BRIEF: In the listing that follows, the range to quote begins at the line that has "cap.add(mesh);" and ends after the line that has "record = json.load(file)"; quote it verbatim and add nothing.

DATA SEGMENT:
════

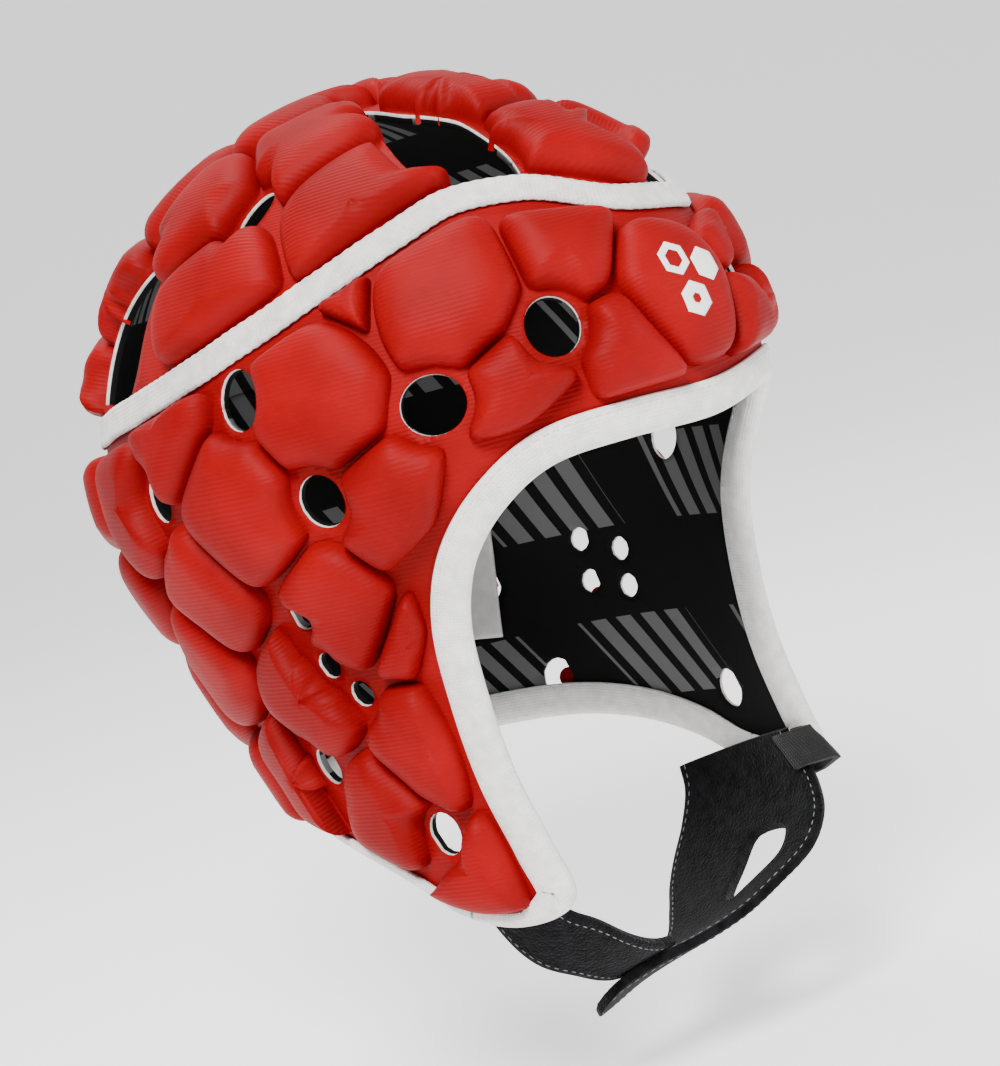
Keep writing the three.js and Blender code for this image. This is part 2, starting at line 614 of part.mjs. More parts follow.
// Binding: a strip folded round the lower edge, with the edge in its slot
function binding(places, outer) {
  const { width, wall, slot } = BINDING;
  const [over, under] = [LAMINATE + slot, -slot];
  const section = [
    [-outer, over],
    [slot, over],
    [slot, LAMINATE / 2],
    [slot, under],
    [-width, under],
    [-width, under - wall],
    [slot + wall / 2, under - wall],
    [slot + wall, LAMINATE / 2],
    [slot + wall / 2, over + wall],
    [-outer, over + wall],
  ];
  return loft(places.map((place) => {
    const point = besideRun(edgePlace, place);
    return section.map(([offset, height]) => point(offset, height)).reverse();
  }));
}
const faceStations = Array.from({ length: 2 * BINDING_ENDS + 1 }, (_, i) => stationPlace(i - BINDING_ENDS));
const neckStations = Array.from({ length: 2 * (STATIONS - BINDING_ENDS) + 1 }, (_, i) => {
  const place = stationPlace(i + BINDING_ENDS);
  const last = 2 * (STATIONS - BINDING_ENDS);
  const gap = 0.05;
  return place + (i === 0 ? gap : 0) - (i === last ? gap : 0);
});

// Chin straps, on a loop below the flaps' tips
const STRAP_STEPS = 1; // sections between two rows
function strapFrame(rows, angle, tuck) {
  const ordered = rows[0].angle < rows[rows.length - 1].angle ? rows : [...rows].reverse();
  const read = (column) => readTable(ordered, "angle", column, angle);
  const a = degToRad(angle);
  const tilt = degToRad(read("tilt"));
  const across = new THREE.Vector3(0, -Math.cos(tilt), Math.sin(tilt));
  const drop = STRAP.drop - tuck;
  const low = STRAP.top - drop * Math.sin(a) - read("low");
  const centre = new THREE.Vector3(STRAP.span * Math.cos(a), STRAP.middle, low);
  centre.addScaledVector(across, (STRAP.middle - read("y")) / Math.cos(tilt));
  const along = new THREE.Vector3(-STRAP.span * Math.sin(a), 0, -drop * Math.cos(a)).normalize();
  const normal = along.clone().cross(across).normalize();
  if (normal.dot(new THREE.Vector3(Math.cos(a), 0, -Math.sin(a))) < 0) normal.negate();
  return { centre, across, normal, width: read("width"), bow: read("bow") };
}
const SECTION = [-1, -0.5, 0, 0.5, 1];
function strapRing({ centre, across, normal, width, bow }) {
  const skin = (height, inset) =>
    SECTION.map((share) => {
      const point = centre.clone().addScaledVector(across, share * (width / 2 - inset));
      return point.addScaledVector(normal, height - bow * share * share);
    });
  return [...skin(STRAP.thick / 2, 0.8), ...skin(-STRAP.thick / 2, 0.8).reverse()];
}
function strap(rows, tuck, root) {
  const frames = [];
  rows.slice(0, -1).forEach((row, i) => {
    for (let k = 0; k < STRAP_STEPS; k++) frames.push(strapFrame(rows, lerp(row.angle, rows[i + 1].angle, k / STRAP_STEPS), tuck));
  });
  frames.push(strapFrame(rows, rows[rows.length - 1].angle, tuck));
  if (root > 0) frames.unshift({ ...frames[0], centre: frames[0].centre.clone().setZ(frames[0].centre.z + root) });
  const rings = frames.map(strapRing);
  return rows[0].angle < rows[1].angle ? loft(rings) : loft(rings.map((ring) => ring.reverse()));
}
function strapHole() {
  const points = STRAP_HOLE.map(({ angle, forward }) => {
    const { centre, across } = strapFrame(STRAP_FAR, angle, 0);
    return centre.addScaledVector(across, forward);
  });
  const origin = points.reduce((sum, point) => sum.add(point), new THREE.Vector3()).divideScalar(points.length);
  const { across, normal } = strapFrame(STRAP_FAR, 58, 0);
  const up = normal.clone().cross(across);
  const outline = points.map((point) => new THREE.Vector2(point.clone().sub(origin).dot(across), point.clone().sub(origin).dot(up)));
  return prism({ origin, across, up, normal }, THREE.ShapeUtils.area(outline) < 0 ? outline.reverse() : outline, 9, 9);
}

// Tab folded round the front edge of the left strap's root, its fold in front
function tab() {
  const grip = STRAP.thick / 2 + 3 * CLEAR;
  const { reach, wall } = TAB;
  const [back, fold] = [-TAB.grip, reach - 3];
  const section = [
    [back, grip],
    [1, grip],
    [fold, CLEAR],
    [fold, -CLEAR],
    [1, -grip],
    [back, -grip],
    [back, -grip - wall],
    [2, -grip - wall],
    [reach, -wall],
    [reach, wall],
    [2, grip + wall],
    [back, grip + wall],
  ];
  const rings = Array.from({ length: TAB.steps + 1 }, (_, i) => {
    const angle = lerp(TAB.from, TAB.to, i / TAB.steps);
    const { centre, across, normal, width, bow } = strapFrame(STRAP_FAR, angle, 0);
    const edge = centre.clone().addScaledVector(across, width / 2).addScaledVector(normal, -bow);
    const slope = Math.atan2(2 * bow, width / 2);
    const out = across.clone().multiplyScalar(Math.cos(slope)).addScaledVector(normal, -Math.sin(slope));
    const face = normal.clone().multiplyScalar(Math.cos(slope)).addScaledVector(across, Math.sin(slope));
    return section.map(([forward, height]) =>
      edge.clone().addScaledVector(out, forward).addScaledVector(face, height),
    );
  });
  return loft(rings.map((ring) => ring.reverse()));
}

// Label: a thin patch on the lining
function label() {
  const frame = frameAt(LABEL_PLACE.turn, LABEL_PLACE.fall);
  const lean = degToRad(LABEL_PLACE.lean);
  const steps = [-0.5, -0.25, 0, 0.25, 0.5];
  const rings = steps.map((down) => {
    const skin = (height) =>
      steps.map((over) => {
        const flat = new THREE.Vector2(over * LABEL.height, down * LABEL.width).rotateAround(new THREE.Vector2(), lean);
        const place = settle(frame.world(flat.x, flat.y), frame.normal, toChart(frame.turn, frame.fall));
        return atChart(...place, height);
      });
    return [...skin(-LABEL.off), ...skin(-LABEL.off - LABEL.thick).reverse()];
  });
  return loft(rings);
}

const FINISH = {
  knit: new THREE.MeshStandardMaterial({ color: 0xe3151c, roughness: 0.7, metalness: 0 }),
  tape: new THREE.MeshStandardMaterial({ color: 0xdedbd6, roughness: 0.85, metalness: 0 }),
  binding: new THREE.MeshStandardMaterial({ color: 0xe4e2de, roughness: 0.8, metalness: 0 }),
  fleece: new THREE.MeshStandardMaterial({ color: 0x121214, roughness: 0.95, metalness: 0 }),
  tab: new THREE.MeshStandardMaterial({ color: 0x17171a, roughness: 0.85, metalness: 0 }),
  label: new THREE.MeshStandardMaterial({ color: 0xd9d6d0, roughness: 0.6, metalness: 0 }),
};
const cap = new THREE.Group();
function add(name, solid, material) {
  const mesh = new THREE.Mesh(geometryOf(solid), material.clone());
  mesh.name = name;
  cap.add(mesh);
}
add("crown_panel", panel(crownLaminate(), mirrored(CROWN_PADS), false, crownOpenings), FINISH.knit);
add("side_panel", panel(sideLaminate(), [...mirrored(SIDE_PADS), ...MIDDLE_PADS], true, sideOpenings), FINISH.knit);
add("crown_tape", tape(), FINISH.tape);
add("face_binding", binding(faceStations, BINDING.width), FINISH.binding);
add("neck_binding", binding(neckStations, BINDING.neck), FINISH.binding);
add("strap_far", strap(STRAP_FAR, 0, 0).subtract(strapHole()), FINISH.fleece);
add("strap_near", strap(STRAP_NEAR, STRAP.thick + 2 * CLEAR, NEAR_ROOT), FINISH.fleece);
add("strap_tab", tab(), FINISH.tab);
add("care_label", label(), FINISH.label);

export default cap;
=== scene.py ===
# %% [markdown]
# A rugby scrum cap is a soft helmet: foam pads held between two knitted layers, cut open with vents and
# darts, bound at its edges and held on by a fleece strap. It could be sculpted by hand, or cloth could be
# draped over foam blocks. Here it is worked out from a few measurements that the CAD model shares, so both
# keep the same size and place.

import json
import math

import bpy
import numpy as np
from mathutils import Matrix, noise

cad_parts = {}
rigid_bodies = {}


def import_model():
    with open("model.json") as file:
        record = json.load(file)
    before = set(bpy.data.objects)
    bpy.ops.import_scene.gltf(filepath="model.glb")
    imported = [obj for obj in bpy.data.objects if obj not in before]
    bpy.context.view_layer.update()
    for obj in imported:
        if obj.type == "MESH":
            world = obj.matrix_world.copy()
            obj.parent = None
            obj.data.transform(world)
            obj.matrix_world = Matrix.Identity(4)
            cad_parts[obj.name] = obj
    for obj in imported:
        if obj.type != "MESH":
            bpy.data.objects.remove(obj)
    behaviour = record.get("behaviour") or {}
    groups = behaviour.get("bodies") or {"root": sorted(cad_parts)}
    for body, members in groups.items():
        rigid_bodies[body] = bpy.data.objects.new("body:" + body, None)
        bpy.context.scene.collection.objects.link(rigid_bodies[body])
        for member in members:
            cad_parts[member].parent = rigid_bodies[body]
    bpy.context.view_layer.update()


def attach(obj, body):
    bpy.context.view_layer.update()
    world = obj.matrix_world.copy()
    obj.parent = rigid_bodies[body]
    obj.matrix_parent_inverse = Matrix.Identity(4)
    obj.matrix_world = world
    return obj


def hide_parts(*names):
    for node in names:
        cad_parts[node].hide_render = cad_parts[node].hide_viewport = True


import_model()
MM = 0.001

# %% [markdown]
# The camera comes first, because every later look is compared with the photograph. It could be set by eye.
# Its place was worked out from the outline of the cap instead, which settles its turn, rise, roll and
# distance at once: it stands in front and to the right of the wearer, a little above, and is rolled.

# %% Camera
CAMERA = {"turn": -44.81, "rise": 6.98, "roll": 15.69, "away": 721.7, "left": -17.38, "up": 31.7}
CROWN = 85  # the camera was measured from the widest line, this far below the crown
PIXELS_PER_MM = 3.6
turn, rise, roll = (math.radians(CAMERA[key]) for key in ("turn", "rise", "roll"))
back = np.array([math.sin(turn) * math.cos(rise), -math.cos(turn) * math.cos(rise), math.sin(rise)])
right = np.array([math.cos(turn), math.sin(turn), 0])
level = np.array([right, np.cross(back, right), back])
tip = np.array([[math.cos(roll), -math.sin(roll), 0], [math.sin(roll), math.cos(roll), 0], [0, 0, 1]])
rows = tip @ level
place = rows.T @ np.array([-CAMERA["left"], -CAMERA["up"], CAMERA["away"]]) - np.array([0, 0, CROWN])

camera_data = bpy.data.cameras.new("camera")
camera = bpy.data.objects.new("camera", camera_data)
bpy.context.scene.collection.objects.link(camera)
camera_data.sensor_fit = "VERTICAL"
camera_data.sensor_height = 36
camera_data.lens = PIXELS_PER_MM * CAMERA["away"] / 1066 * camera_data.sensor_height
camera_data.clip_end = 50
matrix = Matrix.Identity(4)
for column in range(3):
    for row in range(3):
        matrix[row][column] = rows[column][row]
    matrix[column][3] = place[column] * MM
camera.matrix_world = matrix
bpy.context.scene.camera = camera
print("lens", round(camera_data.lens, 1))

# %% [markdown]
# The body of the cap is told by turn, the degrees round from the middle of the forehead towards the
# wearer's left, and fall, which is 0 at the top of the crown and 90 at the widest line. A sculpt could hold
# this shape too, but short tables are easier to read and to change. They give how the sides draw in below
# the widest line, where the seam runs, and where the lower edge lies.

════

RESULT OF THIS EXERCISE:
  cap.add(mesh);
}
add("crown_panel", panel(crownLaminate(), mirrored(CROWN_PADS), false, crownOpenings), FINISH.knit);
add("side_panel", panel(sideLaminate(), [...mirrored(SIDE_PADS), ...MIDDLE_PADS], true, sideOpenings), FINISH.knit);
add("crown_tape", tape(), FINISH.tape);
add("face_binding", binding(faceStations, BINDING.width), FINISH.binding);
add("neck_binding", binding(neckStations, BINDING.neck), FINISH.binding);
add("strap_far", strap(STRAP_FAR, 0, 0).subtract(strapHole()), FINISH.fleece);
add("strap_near", strap(STRAP_NEAR, STRAP.thick + 2 * CLEAR, NEAR_ROOT), FINISH.fleece);
add("strap_tab", tab(), FINISH.tab);
add("care_label", label(), FINISH.label);

export default cap;
=== scene.py ===
# %% [markdown]
# A rugby scrum cap is a soft helmet: foam pads held between two knitted layers, cut open with vents and
# darts, bound at its edges and held on by a fleece strap. It could be sculpted by hand, or cloth could be
# draped over foam blocks. Here it is worked out from a few measurements that the CAD model shares, so both
# keep the same size and place.

import json
import math

import bpy
import numpy as np
from mathutils import Matrix, noise

cad_parts = {}
rigid_bodies = {}


def import_model():
    with open("model.json") as file:
        record = json.load(file)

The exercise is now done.